What’s a rollover?
A rollover is when you move money from one retirement account into another—like if you decide to transfer your 401(k) from your old job into an Individual Retirement Account (IRA) you’ve set up.
Retirement accounts are supposed to be used for retirement—and they get special tax benefits to try to encourage people to save for retirement. But that means you can’t just shift money in and out of your retirement accounts whenever you want. Instead, transferring a retirement account gets its own special process: a rollover.
Fun facts on retirement
- Although rolling money from a 401(k) into an IRA when you retire can be a simple process, more and more retirees are choosing to leave their money in their former employer’s plan instead—possibly because large 401(k) plans can offer competitive fees.

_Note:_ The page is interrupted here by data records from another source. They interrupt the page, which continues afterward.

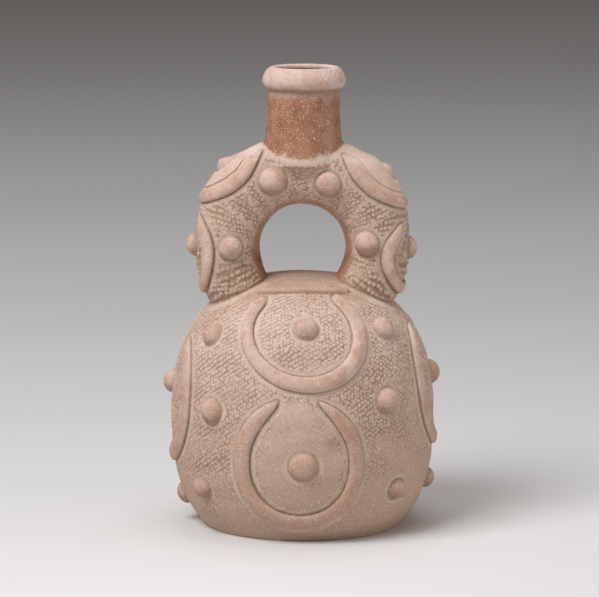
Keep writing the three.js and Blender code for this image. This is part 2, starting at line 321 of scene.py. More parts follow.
neck_rings = [(SPOUT_ROOT_RADIUS, SPOUT_ROOT)]
for height in np.linspace(COLLAR, NECK_TOP, 40):
    neck_rings.append((float(spout_radius(height)), height))
lip_rings = []
for a in np.linspace(0, math.pi / 2, 12)[1:]:
    out = math.sin(a) ** (2 / LIP_UNDER_FULLNESS)
    down = math.cos(a) ** (2 / LIP_UNDER_FULLNESS)
    radius = NECK_RADIUS + (LIP_RADIUS - NECK_RADIUS) * out
    lip_rings.append((radius, LIP_WIDEST - (LIP_WIDEST - NECK_TOP) * down))
for a in np.linspace(0, math.pi / 2, 16)[1:]:
    out = math.cos(a) ** (2 / LIP_FULLNESS)
    up = math.sin(a) ** (2 / LIP_FULLNESS)
    radius = LIP_TOP_RADIUS + (LIP_RADIUS - LIP_TOP_RADIUS) * out
    lip_rings.append((radius, LIP_WIDEST + (LIP_TOP - LIP_WIDEST) * up))
spout = raise_wall("spout", neck_rings + lip_rings, SPOUT_SIDES, SPOUT_LEAN)


# --------------------------------------------------------------------- the crescents
# Raised crescents of clay, horns up, lie on the belly and the stirrup. Each is a rolled
# coil, bent round and pressed onto the skin, blunt or tapered at its two horns.

FRONT, BACK = -1, 1
COIL_SIDES = 24
COIL_STEPS = 96
RIDGE_FULLNESS = 2.15            # of the ridge's section
RIDGE_SUNK = 2.4 * mm
HORN_LEAD = 1.5                  # degrees that a blunt horn stands ahead of a point
HORN_HEIGHT = 0.2                # of the ridge's height, at a point
LONGEST = 90 * mm                # from inside the clay to its skin
HALVINGS = 36


def belly_field(points):
    """Below zero inside the belly's skin, zero on it."""
    height = points[:, 2] - BELLY_WIDEST
    fullness = np.where(height < 0, FOOT_FULLNESS, BELLY_FULLNESS)
    across = np.hypot(points[:, 0], points[:, 1]) / BELLY_RADIUS
    return across ** fullness + (np.abs(height) / BELLY_RISE) ** fullness - 1


def stirrup_field(points):
    """Below zero inside the stirrup's skin, zero on it."""
    turn, offset, _ = around_arch(points)
    outer, deep = tube_reach(turn)
    across = np.abs(offset) / np.where(offset > 0, outer, TUBE_HALF_WIDTH)
    return across ** TUBE_FULLNESS + (np.abs(points[:, 1]) / deep) ** TUBE_FULLNESS - 1


def slope_of(field, points):
    """How fast a skin's field rises along x, y and z."""
    step = 0.05 * mm
    columns = []
    for way in np.eye(3) * step:
        columns.append((field(points + way) - field(points - way)) / (2 * step))
    return np.stack(columns, axis=1)


def facing(field, points):
    """The way out of the skin at each point."""
    slope = slope_of(field, points)
    return slope / np.linalg.norm(slope, axis=1, keepdims=True)


def leave(field, starts, way):
    """Where lines from inside the clay leave the skin, found by halving."""
    low = np.zeros(len(starts))
    high = np.full(len(starts), LONGEST)
    for _ in range(HALVINGS):
        middle = (low + high) / 2
        inside = field(starts + middle[:, None] * way) < 0
        low = np.where(inside, middle, low)
        high = np.where(inside, high, middle)
    return starts + low[:, None] * way


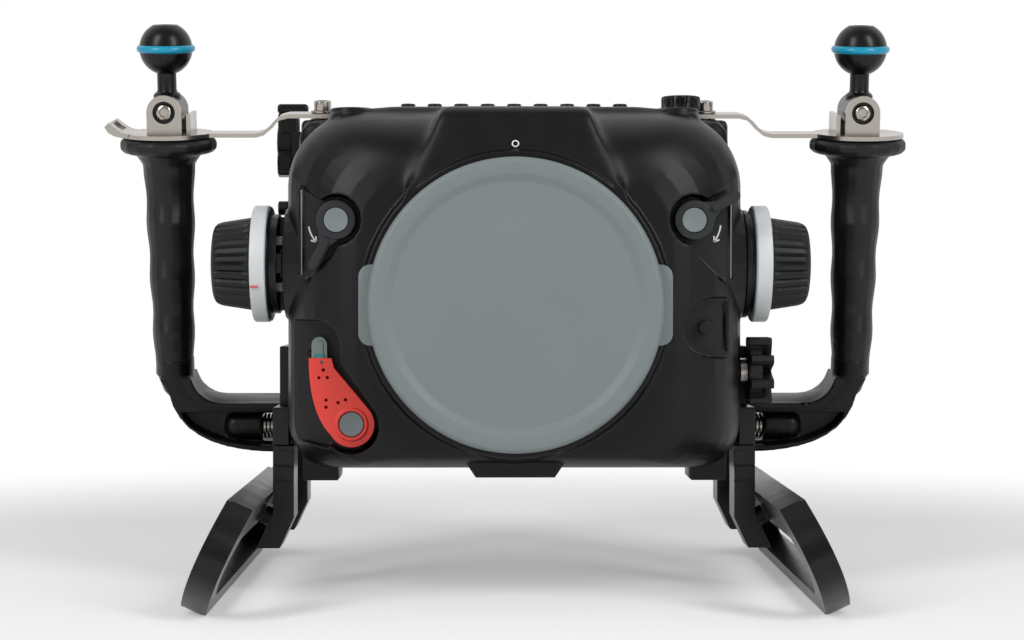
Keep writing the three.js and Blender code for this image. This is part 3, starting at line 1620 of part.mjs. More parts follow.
// Everything of one handle, in its leaning frame, mirrored for the left side
function handle(sign) {
  const name = (part) => `${sign > 0 ? 'right' : 'left'}_${part}`;
  const frame = new THREE.Group();
  frame.position.set(handleStart, handleDepth, handleHeight);
  frame.rotation.x = radians(handleLean);
  frame.add(
    piece(name('handle_arm'), handleArm(), blackMetal),
    piece(name('handle_grip'), handleGrip(), blackRubber),
    piece(name('handle_plate'), handlePlate(sign < 0), stainless),
    piece(name('shoulder_bolt'), shoulderBolt(), stainless),
  );
  const pivot = new THREE.Group();
  pivot.position.set(gripCentre, 0, pivotHeight);
  pivot.add(
    piece(name('ball_mount'), ballMount(), blackMetal),
    piece(name('ball_ring'), ringSolid(ringTubeRadius), blueRubber),
    piece(name('ball_pivot_bolt'), pivotBolt(), stainless),
  );
  frame.add(pivot);
  const side = new THREE.Group();
  side.scale.x = sign;
  side.add(
    frame,
    piece(name('side_rail'), sideRail(), blackMetal),
    piece(name('front_leg'), legArm(railFront), blackMetal),
    piece(name('rear_leg'), legArm(railBack - legWidth), blackMetal),
    piece(name('leg_loop'), legLoop(), blackMetal),
  );
  return side;
}

// Camera tray on its rails, with the screw that holds a camera
const trayBottom = bodyBottom + wall + trayRailHeight + fit;

function cameraTray() {
  return cut(
    block([-trayHalfWidth, trayFront, trayBottom], [trayHalfWidth, trayBack, trayBottom + trayThickness]),
    rod('z', [0, trayScrewDepth], trayBottom - overrun, trayBottom + trayThickness + overrun,
      trayScrewShank + fit, trayScrewShank + fit, smallSides),
  );
}

function trayScrew() {
  const head = trayBottom - fit;
  return joined(
    rod('z', [0, trayScrewDepth], head - trayScrewHead, head, trayScrewRadius, trayScrewRadius,
      smallSides),
    rod('z', [0, trayScrewDepth], head - fit, trayBottom + trayThickness + trayScrewRise,
      trayScrewShank, trayScrewShank, smallSides),
  );
}

// The whole housing. The left plate's curl reaches further out than the right plate, so
// the group is moved across by half of the difference to stand with its middle on Z.
const leftReach = handleStart + gripCentre + curlReach;
const rightReach = handleStart + gripCentre + flangeRadius;

const cameraHousing = new THREE.Group();
cameraHousing.position.x = (leftReach - rightReach) / 2;
cameraHousing.add(
  piece('front_shell', frontShell(), blackMetal),
  piece('back_cover', backCover(), blackMetal),
  piece('back_cover_seal', sealRing(0, coverFace + fit / 2, coverFace + sealDepth), blackRubber),
  piece(
    'back_window',
    slabAlongY(windowShape(-fit), coverBack - windowThickness, coverBack),
    clearPlastic,
  ),
  piece('hinge_pin', hingePin(), stainless),
  piece('back_latch_base', latchBase(), blackMetal),
  piece('back_latch_lever', latchLever(), blackMetal),
  piece('port_ring', portRing(), blackMetal),
  piece('port_cap', portCap(), greyPlastic),
  lockLever(-1, lockArmAngleLeft),
  lockDisc(-1),
  lockLever(1, lockArmAngleRight),
  lockDisc(1),
  recordLever(),
  atRecordHub('record_lever_disc',
    rod('y', [0, 0], recordFront, recordFront + recordDiscDepth, recordDiscRadius), greyPlastic),
  atRecordHub('record_lever_tip', recordTipSolid(0, recordTipDepth), greyPlastic),
  releaseButton(),
  ...Array.from({ length: buttonCount }, (_, index) => topButton(index)),
  topDial(),
  sideButton(),
  controlWheel(),
  wheelGland(),
  ...knobs(),
  handle(-1),
  handle(1),
  piece('camera_tray', cameraTray(), blackMetal),
  piece('camera_screw', trayScrew(), stainless),
);

export default cameraHousing;
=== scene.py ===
"""Looks of an underwater camera housing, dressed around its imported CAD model. Metres, +Z up."""

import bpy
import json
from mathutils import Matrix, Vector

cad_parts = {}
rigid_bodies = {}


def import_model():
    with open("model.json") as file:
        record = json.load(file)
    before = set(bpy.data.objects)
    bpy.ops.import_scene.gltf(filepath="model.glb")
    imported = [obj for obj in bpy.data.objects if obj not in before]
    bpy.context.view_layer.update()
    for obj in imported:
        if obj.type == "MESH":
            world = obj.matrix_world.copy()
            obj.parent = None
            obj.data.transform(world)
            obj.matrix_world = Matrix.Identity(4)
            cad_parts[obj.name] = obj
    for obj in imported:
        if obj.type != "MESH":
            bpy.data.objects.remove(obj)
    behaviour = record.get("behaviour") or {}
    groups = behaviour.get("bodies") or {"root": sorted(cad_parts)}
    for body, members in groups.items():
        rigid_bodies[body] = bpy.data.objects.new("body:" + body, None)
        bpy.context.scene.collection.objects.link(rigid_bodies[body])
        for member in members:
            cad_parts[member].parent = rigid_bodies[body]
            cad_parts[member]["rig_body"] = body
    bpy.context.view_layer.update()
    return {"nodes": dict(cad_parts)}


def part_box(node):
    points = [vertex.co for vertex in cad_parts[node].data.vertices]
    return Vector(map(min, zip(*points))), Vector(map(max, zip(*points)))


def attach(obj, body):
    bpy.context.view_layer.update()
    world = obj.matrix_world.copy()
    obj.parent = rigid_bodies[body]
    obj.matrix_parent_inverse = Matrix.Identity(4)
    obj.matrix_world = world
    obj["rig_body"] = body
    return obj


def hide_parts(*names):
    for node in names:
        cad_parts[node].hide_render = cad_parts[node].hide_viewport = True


bl_info = {
    "name": "Underwater Camera Housing",
    "version": (1, 0, 0),
    "blender": (4, 5, 0),
    "location": "View3D > Sidebar > Housing",
    "description": "Builds the pieces and finishes of an underwater camera housing with handles",
    "category": "Add Mesh",
}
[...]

- Know those “beneficiary designation” forms you’re supposed to fill out when you open a new retirement account? You should really get on those. Otherwise, your random IRA could end up in a multi-year, nasty court battle—as one Massachusetts man’s $276,000 IRA recently did.
- FIRE shmyer. Turns out early retirement isn’t all sunshine and rainbows—in fact, retiring early can speed up how quickly your brain declines.
- That said—for seniors who do keep working—the main reason they do so isn’t because they want to be able to keep killing it on the Sunday crossword. It’s because they need the money.